◆ **Given data**:
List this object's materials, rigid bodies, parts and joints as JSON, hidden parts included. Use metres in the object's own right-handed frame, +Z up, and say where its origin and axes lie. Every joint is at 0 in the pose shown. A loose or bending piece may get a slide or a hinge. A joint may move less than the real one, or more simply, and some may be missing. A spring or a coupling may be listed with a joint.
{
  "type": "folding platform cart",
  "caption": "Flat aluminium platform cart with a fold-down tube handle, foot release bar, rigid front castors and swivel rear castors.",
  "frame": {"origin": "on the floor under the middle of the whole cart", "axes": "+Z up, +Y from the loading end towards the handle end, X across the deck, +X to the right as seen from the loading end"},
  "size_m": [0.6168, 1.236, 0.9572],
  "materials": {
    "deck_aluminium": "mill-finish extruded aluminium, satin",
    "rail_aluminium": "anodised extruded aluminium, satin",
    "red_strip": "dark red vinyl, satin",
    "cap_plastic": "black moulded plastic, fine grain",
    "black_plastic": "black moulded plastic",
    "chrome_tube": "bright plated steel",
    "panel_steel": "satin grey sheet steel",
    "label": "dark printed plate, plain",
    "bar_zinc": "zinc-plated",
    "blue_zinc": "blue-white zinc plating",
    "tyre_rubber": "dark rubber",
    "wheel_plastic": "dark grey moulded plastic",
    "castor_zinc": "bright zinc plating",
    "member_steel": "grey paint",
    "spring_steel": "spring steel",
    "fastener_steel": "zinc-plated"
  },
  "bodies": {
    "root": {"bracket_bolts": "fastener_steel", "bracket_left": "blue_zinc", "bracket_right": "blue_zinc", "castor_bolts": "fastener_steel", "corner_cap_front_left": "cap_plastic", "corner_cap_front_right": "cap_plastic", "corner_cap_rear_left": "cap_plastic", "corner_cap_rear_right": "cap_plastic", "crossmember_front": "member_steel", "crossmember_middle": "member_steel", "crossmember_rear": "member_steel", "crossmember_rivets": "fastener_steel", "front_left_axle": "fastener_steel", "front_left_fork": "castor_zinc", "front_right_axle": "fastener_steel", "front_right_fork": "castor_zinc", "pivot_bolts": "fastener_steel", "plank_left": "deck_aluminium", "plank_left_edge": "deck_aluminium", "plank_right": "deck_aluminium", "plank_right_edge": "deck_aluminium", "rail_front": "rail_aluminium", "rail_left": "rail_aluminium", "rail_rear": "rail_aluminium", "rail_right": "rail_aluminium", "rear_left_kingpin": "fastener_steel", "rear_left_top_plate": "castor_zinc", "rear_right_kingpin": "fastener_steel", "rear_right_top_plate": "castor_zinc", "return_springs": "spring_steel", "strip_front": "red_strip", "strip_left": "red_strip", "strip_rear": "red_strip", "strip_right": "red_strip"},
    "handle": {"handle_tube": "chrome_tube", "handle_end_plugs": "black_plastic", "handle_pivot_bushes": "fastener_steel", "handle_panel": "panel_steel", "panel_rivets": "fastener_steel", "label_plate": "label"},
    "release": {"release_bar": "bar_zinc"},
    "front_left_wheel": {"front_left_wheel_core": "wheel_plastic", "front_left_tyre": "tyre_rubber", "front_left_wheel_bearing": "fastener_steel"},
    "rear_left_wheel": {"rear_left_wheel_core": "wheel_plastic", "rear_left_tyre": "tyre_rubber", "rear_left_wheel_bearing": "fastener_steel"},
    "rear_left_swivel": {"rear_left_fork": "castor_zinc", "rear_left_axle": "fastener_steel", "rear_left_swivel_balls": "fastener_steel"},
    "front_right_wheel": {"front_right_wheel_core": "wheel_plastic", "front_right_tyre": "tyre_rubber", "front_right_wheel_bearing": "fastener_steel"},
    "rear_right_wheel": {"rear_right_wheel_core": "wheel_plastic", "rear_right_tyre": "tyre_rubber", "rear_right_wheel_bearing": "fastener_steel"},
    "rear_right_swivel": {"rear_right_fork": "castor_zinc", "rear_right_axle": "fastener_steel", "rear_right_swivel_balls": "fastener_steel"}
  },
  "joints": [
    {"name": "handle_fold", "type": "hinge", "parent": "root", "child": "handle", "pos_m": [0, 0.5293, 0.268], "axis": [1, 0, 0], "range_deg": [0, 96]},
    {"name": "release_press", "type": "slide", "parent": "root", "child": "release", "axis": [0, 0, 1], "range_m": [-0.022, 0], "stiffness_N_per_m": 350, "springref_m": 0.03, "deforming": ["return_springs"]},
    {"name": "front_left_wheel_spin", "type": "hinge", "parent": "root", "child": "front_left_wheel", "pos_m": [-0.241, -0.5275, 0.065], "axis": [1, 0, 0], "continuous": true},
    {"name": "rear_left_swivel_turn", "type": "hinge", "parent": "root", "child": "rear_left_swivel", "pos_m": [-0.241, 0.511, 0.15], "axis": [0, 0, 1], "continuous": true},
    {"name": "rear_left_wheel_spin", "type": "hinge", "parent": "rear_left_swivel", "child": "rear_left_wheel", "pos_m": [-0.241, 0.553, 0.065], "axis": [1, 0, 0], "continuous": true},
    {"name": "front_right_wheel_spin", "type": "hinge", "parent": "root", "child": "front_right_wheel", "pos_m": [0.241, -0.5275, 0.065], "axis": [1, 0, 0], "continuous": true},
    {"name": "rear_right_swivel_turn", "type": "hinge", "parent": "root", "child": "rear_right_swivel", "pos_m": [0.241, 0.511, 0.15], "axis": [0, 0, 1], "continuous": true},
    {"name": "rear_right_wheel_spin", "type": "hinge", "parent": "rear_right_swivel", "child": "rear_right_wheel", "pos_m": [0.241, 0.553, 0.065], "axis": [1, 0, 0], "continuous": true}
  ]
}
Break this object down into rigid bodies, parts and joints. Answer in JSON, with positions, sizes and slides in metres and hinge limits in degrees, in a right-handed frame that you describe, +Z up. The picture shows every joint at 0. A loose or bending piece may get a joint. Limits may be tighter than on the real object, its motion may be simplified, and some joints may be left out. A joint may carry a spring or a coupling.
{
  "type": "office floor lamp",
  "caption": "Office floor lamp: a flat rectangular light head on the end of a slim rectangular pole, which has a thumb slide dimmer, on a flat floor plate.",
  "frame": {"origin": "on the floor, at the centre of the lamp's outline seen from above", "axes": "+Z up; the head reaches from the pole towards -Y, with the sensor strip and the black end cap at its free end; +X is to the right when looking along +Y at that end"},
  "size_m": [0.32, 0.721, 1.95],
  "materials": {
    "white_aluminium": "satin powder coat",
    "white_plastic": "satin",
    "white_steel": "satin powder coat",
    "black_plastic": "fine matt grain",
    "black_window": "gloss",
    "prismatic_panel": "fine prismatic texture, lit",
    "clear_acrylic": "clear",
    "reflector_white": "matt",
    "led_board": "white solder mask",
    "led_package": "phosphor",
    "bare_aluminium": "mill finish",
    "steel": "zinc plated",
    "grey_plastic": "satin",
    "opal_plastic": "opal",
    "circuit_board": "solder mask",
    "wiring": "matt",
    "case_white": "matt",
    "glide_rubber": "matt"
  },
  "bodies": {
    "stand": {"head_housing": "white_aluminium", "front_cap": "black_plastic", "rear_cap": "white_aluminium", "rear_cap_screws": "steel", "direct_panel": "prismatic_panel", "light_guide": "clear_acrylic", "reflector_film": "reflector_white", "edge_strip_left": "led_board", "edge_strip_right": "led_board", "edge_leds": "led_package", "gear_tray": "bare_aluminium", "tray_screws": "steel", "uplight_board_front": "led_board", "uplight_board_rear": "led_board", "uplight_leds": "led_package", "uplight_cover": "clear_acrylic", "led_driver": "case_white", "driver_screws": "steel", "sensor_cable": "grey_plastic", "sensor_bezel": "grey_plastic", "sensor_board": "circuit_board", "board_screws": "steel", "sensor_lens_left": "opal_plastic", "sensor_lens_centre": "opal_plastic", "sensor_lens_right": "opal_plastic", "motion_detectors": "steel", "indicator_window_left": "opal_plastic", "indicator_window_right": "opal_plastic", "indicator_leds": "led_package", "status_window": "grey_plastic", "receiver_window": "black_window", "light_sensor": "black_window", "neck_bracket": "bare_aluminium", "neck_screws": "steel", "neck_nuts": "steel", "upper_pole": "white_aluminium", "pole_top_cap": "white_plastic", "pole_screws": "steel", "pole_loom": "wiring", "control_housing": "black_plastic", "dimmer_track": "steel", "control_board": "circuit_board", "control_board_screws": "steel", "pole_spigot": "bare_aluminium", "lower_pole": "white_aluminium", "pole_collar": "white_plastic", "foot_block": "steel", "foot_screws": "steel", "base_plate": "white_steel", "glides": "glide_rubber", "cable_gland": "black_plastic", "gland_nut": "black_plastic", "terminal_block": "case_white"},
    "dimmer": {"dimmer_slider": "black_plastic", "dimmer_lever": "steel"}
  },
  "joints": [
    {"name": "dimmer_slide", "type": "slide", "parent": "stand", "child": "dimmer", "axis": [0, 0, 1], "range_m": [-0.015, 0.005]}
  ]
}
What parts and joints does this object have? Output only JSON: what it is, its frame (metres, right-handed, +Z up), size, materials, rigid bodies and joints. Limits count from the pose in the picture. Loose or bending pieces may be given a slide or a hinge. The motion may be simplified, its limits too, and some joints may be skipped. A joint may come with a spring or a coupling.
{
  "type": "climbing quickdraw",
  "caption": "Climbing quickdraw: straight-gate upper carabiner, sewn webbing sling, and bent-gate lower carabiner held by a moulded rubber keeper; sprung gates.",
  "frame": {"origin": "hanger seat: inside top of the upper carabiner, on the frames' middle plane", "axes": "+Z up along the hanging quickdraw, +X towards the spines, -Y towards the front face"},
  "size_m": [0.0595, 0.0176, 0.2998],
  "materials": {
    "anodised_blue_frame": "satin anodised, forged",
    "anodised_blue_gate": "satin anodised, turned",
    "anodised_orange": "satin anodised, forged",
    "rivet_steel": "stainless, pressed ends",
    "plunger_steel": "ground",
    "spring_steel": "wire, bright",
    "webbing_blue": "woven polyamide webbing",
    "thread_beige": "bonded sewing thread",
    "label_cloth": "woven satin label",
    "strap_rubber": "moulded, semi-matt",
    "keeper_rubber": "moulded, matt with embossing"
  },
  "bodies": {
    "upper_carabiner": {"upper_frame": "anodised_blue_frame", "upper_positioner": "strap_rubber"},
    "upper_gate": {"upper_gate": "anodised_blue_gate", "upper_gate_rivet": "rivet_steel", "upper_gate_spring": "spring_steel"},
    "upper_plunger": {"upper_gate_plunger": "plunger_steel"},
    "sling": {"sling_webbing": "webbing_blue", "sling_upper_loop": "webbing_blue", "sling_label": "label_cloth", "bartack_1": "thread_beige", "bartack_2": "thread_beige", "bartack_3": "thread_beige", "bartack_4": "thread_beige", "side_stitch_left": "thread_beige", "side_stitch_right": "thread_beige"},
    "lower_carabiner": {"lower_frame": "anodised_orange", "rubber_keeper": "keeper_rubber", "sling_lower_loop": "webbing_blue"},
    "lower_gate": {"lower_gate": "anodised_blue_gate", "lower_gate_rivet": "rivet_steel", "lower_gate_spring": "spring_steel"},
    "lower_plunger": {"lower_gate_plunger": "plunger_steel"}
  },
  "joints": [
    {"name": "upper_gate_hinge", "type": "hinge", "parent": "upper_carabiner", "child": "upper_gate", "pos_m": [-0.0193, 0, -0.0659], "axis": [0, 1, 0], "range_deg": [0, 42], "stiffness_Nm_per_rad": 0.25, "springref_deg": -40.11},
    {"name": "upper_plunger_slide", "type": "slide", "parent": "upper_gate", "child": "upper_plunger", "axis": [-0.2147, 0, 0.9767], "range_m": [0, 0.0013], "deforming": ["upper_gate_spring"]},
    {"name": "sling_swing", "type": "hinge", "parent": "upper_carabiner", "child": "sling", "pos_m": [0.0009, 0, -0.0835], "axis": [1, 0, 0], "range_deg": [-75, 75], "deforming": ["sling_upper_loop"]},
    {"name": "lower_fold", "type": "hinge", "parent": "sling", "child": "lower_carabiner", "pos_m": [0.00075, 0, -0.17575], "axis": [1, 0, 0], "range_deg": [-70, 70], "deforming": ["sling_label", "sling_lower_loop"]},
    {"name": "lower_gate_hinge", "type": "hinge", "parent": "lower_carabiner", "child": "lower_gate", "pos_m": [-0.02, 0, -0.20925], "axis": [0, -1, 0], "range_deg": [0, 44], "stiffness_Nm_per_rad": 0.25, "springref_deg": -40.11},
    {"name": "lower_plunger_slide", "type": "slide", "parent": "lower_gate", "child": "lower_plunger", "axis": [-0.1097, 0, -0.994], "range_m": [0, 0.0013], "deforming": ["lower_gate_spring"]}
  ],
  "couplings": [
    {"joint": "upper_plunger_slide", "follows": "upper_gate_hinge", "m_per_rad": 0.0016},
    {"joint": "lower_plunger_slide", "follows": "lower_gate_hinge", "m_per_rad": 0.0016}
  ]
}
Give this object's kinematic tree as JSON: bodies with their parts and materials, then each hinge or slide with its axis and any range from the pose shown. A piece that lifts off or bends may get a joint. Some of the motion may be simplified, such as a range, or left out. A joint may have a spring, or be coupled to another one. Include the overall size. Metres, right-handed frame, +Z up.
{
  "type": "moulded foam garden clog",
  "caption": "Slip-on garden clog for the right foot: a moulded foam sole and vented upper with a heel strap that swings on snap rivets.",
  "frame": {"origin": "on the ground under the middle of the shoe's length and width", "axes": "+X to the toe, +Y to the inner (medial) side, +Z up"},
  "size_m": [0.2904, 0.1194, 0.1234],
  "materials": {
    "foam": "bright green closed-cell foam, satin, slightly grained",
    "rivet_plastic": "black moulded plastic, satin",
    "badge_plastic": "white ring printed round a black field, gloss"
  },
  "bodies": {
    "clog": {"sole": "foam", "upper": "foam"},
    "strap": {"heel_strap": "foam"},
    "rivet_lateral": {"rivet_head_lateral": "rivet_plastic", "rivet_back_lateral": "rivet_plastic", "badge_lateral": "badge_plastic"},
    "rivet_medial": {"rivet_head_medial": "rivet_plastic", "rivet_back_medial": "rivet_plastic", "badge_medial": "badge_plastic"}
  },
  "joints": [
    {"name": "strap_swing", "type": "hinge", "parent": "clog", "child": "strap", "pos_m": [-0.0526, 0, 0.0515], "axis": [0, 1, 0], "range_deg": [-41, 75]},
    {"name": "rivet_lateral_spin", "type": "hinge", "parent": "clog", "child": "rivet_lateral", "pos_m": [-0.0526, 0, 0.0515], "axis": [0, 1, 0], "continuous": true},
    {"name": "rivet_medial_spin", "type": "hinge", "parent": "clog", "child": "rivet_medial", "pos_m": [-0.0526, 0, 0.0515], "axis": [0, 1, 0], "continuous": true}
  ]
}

◆ **Aim of the task**:
Locate the string "down" in the listing above and copy every line where it occurs.

◆ **Output of the exercise**:
  "caption": "Flat aluminium platform cart with a fold-down tube handle, foot release bar, rigid front castors and swivel rear castors.",
Break this object down into rigid bodies, parts and joints. Answer in JSON, with positions, sizes and slides in metres and hinge limits in degrees, in a right-handed frame that you describe, +Z up. The picture shows every joint at 0. A loose or bending piece may get a joint. Limits may be tighter than on the real object, its motion may be simplified, and some joints may be left out. A joint may carry a spring or a coupling.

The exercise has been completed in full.